De kantonrechter heeft [appellante] in haar vorderingen niet-ontvankelijk verklaard en heeft daartoe, kort samengevat, het volgende overwogen.
De vorderingen strekken ertoe de opzegging van de arbeidsovereenkomst aan te tasten.
Op grond van het per 1 juli 2015 geldende recht dient een werknemer die van mening is dat de arbeidsovereenkomst niet rechtsgeldig is opgezegd zich tot de kantonrechter te wenden met het verzoek de opzegging van de arbeidsovereenkomst door de werkgever te vernietigen, overeenkomstig het bepaalde in artikel 7:681 lid 1 aanhef en onder a BW.
Artikel 7:686a lid 4 onder a, sub 2 BW bepaalt dat de bevoegdheid om een dergelijk verzoek bij de kantonrechter in te dienen, vervalt twee maanden na de dag waarop de arbeidsovereenkomst is geëindigd. Dit is een strikte termijn en kan anders dan bij een verjaringstermijn, niet worden gestuit, geschorst of verlengd. Door het verstrijken van de vervaltermijn gaat niet alleen de rechtsvordering teniet, maar ook het recht zelf.

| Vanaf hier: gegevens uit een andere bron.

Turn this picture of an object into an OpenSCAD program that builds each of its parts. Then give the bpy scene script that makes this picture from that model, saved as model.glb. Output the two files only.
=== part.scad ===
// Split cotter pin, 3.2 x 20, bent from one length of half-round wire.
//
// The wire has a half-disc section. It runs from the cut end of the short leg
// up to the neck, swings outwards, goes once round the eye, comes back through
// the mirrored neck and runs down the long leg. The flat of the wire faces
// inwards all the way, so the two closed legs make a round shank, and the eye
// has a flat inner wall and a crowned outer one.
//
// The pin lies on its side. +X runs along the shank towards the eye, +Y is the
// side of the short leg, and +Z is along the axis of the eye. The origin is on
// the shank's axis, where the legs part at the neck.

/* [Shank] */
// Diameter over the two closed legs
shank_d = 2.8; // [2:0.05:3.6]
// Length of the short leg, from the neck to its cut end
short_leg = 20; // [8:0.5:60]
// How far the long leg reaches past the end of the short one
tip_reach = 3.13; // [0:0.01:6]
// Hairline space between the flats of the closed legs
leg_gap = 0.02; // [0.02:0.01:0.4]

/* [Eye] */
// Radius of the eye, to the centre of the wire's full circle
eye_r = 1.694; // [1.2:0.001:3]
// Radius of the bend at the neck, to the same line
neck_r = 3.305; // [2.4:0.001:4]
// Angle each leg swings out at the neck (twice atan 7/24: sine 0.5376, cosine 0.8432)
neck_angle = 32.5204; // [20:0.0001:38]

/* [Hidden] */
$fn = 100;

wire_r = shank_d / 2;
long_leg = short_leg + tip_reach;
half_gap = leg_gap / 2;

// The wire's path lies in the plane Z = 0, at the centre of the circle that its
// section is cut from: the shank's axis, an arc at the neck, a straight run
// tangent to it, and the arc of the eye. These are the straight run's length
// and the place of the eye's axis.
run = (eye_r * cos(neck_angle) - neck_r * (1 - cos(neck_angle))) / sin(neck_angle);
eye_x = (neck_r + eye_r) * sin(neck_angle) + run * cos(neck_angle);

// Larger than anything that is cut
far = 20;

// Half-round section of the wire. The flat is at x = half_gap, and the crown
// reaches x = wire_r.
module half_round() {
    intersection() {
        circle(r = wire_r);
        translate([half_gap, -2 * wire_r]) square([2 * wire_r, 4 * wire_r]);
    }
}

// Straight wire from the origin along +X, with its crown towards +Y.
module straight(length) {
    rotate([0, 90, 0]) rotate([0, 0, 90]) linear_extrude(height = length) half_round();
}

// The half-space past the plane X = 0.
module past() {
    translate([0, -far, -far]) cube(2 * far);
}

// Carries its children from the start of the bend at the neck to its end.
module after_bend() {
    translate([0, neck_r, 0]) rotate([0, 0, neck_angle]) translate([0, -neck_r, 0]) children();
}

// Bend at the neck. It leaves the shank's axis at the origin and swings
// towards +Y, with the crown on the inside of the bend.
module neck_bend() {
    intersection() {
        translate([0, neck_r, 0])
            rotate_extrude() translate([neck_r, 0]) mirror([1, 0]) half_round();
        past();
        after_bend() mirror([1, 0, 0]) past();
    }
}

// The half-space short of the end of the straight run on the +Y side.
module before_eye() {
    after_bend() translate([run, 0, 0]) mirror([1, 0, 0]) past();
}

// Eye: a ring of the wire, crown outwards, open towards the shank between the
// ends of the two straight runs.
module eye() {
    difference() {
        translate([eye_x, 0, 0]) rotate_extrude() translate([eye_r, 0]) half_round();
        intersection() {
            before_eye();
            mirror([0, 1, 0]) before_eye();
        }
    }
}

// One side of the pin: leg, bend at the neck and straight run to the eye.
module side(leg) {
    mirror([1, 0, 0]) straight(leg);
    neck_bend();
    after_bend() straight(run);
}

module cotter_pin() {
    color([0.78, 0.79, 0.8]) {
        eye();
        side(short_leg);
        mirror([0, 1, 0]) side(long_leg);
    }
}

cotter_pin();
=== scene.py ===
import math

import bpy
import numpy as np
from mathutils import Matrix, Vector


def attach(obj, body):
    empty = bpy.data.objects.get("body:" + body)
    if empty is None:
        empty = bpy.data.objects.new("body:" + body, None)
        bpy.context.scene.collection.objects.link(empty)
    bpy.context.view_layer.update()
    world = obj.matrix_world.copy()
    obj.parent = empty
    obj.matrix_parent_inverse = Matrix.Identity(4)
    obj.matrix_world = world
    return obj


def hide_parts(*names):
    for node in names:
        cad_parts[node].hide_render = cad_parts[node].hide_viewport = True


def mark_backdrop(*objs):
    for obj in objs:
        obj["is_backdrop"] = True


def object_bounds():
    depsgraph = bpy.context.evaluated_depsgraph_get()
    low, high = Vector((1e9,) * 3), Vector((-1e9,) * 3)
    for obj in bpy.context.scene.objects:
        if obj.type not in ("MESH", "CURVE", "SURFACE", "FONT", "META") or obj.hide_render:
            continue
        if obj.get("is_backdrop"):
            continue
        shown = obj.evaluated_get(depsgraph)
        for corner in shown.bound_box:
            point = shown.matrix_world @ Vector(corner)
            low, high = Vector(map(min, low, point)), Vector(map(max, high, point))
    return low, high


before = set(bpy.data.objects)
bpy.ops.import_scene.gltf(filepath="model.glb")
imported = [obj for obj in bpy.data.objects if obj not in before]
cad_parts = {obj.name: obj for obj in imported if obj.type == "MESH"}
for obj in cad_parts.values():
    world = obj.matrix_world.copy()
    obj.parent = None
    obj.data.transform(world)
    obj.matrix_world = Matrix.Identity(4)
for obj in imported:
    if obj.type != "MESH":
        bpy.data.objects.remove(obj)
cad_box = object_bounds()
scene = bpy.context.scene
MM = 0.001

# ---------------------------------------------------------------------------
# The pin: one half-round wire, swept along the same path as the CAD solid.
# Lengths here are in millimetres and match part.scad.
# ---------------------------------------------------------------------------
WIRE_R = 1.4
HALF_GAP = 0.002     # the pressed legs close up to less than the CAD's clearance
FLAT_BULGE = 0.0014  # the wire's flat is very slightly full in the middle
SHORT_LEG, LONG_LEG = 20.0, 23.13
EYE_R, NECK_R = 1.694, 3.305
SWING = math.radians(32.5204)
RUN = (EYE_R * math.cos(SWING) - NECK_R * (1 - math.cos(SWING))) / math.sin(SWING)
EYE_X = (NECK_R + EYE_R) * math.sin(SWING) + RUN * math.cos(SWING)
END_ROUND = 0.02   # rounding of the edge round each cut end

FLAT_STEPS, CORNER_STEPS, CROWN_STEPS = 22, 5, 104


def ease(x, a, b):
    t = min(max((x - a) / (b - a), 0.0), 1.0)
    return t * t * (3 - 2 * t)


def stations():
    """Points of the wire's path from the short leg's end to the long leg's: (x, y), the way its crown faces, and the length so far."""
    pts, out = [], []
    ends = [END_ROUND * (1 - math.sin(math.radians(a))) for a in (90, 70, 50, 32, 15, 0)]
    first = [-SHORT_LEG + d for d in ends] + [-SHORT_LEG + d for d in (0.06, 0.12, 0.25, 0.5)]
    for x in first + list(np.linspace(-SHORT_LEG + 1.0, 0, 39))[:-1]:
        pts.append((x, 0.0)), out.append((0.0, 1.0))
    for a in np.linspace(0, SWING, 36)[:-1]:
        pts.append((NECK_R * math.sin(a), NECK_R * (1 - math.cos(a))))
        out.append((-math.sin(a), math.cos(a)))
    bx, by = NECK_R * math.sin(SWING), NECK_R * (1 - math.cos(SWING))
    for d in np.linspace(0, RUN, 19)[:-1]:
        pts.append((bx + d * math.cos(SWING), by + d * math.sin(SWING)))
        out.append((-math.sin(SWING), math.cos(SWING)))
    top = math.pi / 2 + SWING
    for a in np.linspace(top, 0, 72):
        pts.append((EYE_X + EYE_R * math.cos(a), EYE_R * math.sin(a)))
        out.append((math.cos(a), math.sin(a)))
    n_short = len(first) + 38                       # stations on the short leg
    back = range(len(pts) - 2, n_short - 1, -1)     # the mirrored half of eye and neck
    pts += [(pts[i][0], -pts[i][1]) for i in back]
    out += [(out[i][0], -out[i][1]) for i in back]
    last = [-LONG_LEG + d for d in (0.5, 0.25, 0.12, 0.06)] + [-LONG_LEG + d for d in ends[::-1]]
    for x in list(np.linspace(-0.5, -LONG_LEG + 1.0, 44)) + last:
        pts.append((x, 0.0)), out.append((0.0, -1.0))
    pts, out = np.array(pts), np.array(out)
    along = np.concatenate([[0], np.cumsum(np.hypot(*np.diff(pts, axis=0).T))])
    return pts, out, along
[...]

Voor de onderhavige zaak betekent voornoemde bepaling dat de vervaltermijn is gaan lopen de dag nadat de arbeidsovereenkomst door Randstad door mondelinge opzegging is geëindigd, zodat bedoelde termijn eindigde op 19 februari 2016. De dagvaarding is uitgebracht op 5 april 2016, derhalve ruim na afloop van de vervaltermijn, terwijl ook geen verzoekschrift in de bovenbedoelde zin is ingediend. [appellante] is in de proceskosten veroordeeld.
Tegen deze beslissing en de daaraan ten grondslag gelegde motivering komt [appellante] met haar grieven op.